Por Machado de Assis (1888)

E a duquesa, como toda gente sabe, estendeu-lhe os lábios, e ele depositou ali um beijinho, que já agora é melhor julgar que experimentar. Neste sentido, todos somos açougueiros. Tais votos são mais que públicos. Complete S. EX.a o seu projeto, estabelecendo que as candidaturas só poderão ser trabalhadas por mulheres, amigas do candidato, devendo começar pelas mais bonitas, e está abolido o voto secreto. O mais que pode acontecer, é a gente faltar a nove ou dez pessoas, se a vaga for só uma; mas creia S. EX a que não há beijo perdido.

Tinha outra cousa que dizer acerca do projeto ou antes, que perguntar a S. Ex.a, mas o tempo urge.

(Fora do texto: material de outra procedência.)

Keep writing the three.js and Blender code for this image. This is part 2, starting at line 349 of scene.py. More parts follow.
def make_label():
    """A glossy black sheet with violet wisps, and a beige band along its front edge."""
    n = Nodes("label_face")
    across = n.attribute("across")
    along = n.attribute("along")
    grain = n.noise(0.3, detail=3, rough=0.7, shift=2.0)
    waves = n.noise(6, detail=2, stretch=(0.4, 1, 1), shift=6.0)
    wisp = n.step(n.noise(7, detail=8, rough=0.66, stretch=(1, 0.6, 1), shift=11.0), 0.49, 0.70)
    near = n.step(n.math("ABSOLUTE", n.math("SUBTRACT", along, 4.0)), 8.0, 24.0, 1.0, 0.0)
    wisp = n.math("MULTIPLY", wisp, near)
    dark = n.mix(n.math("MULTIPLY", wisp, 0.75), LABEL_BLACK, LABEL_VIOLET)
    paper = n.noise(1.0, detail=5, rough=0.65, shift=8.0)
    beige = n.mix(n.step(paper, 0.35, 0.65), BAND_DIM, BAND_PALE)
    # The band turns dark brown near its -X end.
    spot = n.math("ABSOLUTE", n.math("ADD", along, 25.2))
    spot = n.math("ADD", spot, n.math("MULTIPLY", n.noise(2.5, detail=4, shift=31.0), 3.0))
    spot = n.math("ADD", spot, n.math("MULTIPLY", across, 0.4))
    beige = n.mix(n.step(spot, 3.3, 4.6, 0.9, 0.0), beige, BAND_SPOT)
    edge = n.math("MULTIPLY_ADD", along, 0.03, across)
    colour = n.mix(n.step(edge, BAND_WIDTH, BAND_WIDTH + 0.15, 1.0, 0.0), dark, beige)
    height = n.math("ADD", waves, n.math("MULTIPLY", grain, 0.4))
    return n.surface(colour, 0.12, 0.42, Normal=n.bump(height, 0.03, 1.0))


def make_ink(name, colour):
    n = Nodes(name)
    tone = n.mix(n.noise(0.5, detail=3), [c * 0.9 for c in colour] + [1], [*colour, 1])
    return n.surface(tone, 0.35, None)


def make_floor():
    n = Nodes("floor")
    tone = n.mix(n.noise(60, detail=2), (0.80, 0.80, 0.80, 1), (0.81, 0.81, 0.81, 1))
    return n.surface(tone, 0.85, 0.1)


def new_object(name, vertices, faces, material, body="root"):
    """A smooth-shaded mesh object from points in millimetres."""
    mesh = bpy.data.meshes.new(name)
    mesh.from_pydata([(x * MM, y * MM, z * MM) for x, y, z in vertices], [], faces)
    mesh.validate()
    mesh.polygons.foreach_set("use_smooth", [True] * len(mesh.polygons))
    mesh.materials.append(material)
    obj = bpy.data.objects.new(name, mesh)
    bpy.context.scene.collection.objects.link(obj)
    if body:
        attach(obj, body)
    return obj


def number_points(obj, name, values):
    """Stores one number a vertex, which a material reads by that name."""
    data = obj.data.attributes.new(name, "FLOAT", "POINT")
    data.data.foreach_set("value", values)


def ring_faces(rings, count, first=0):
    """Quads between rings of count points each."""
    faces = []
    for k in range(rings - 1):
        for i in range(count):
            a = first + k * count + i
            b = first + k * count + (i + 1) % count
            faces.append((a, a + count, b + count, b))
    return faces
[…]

Há uma disposição, porém, que não posso deixar de agradecer desde já; é a abolição do 2.° escrutínio, saindo deputado com os votos que tiver; maioria relativa, em suma. Tem um distrito 1.900 eleitores inscritos; comparecem apenas 104; eu obtenho 20 votos' o meu adversário 19, e os restantes espalham-se por diferentes nomes. Entro na Câmara nos braços de vinte pessoas. Há famílias mais numerosas, mas muito menos úteis.

Boas noites

[83]

[27 dezembro]

BONS DIAS!

Cuidava eu que era o mais precavido dos meus contemporâneos. A razão é que saio sempre de casa com o Credo na boca, e disposição feita de não contrariar as opiniões dos outros. Quem talvez me vencia nisto era o Visconde de Abaeté, de quem se conta que, nos últimos anos, quando alguém lhe dizia que o achava abatido:

—Estou, tenho passado mal, respondia ele.

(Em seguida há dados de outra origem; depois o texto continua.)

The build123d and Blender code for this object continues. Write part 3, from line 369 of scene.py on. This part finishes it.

Mas se, vinte passos adiante, encontrava outra pessoa que se alegrava com vê-lo tão rijo e robusto, concordava também:

— Oh! agora passo perfeitamente.

Não se opunha às opiniões dos outros; e ganhava com isto duas vantagens. A primeira era satisfazer a todos, a segunda era não perder tempo.

Pois, senhores, nem o ilustre brasileiro, nem este criado do leitor, éramos os mais precavidos dos homens. Há dias, a gente que saia de uma conferência republicana, foi atacada por alguns indivíduos: naturalmente houve tumulto, pancadas, pedradas, ferimentos. recorrendo os atacados aos apitos, para chamar a polícia, que acudiu prestes. Pouco antes, dois soldados brigaram com o cocheiro ou condutor de um bond, atracaram-se com ele, os passageiros intervieram, e, não conseguindo nada, recorreram aos apitos. e a polícia acudiu.

Estes apitos retinem-me ainda agora no cérebro. Por Ulisses! pelo artificioso e prudente Ulisses — Nunca imaginei que toda a gente andasse aparelhada desse instrumento, na verdade útil. Os casos acima apontados são diferentes, as circunstâncias diferentes, e diferentes os sentimentos das pessoas; não há uma só analogia entre os dois tumultos, exceto esta: que cada cidadão trazia um apito no bolso .É o que eu não sabia. Afigura-se-me ver um pacato dono da casa, prestes a sair, gritar para a mulher:

— Florência. esqueci-me da carteira, dá cá, está em cima da secretária, ou então: —Florência, vê se há charutos na caixa, e atira-me alguns, ou ainda:

—Dá-me um lenço, Florência!

Mas nunca imaginei esta frase:

—Florência, depressa, dá cá o apito!

Não há negá-lo, o apito é de uso geral e comum uso louvável, porque a polícia não há de adivinhar os tumultos, e este modo de a chamar é excelente, em vez das pernas, que podem levar o dono não ao corpo da guarda, mas a um escuro e modesto corredor. Vou comprar um apito.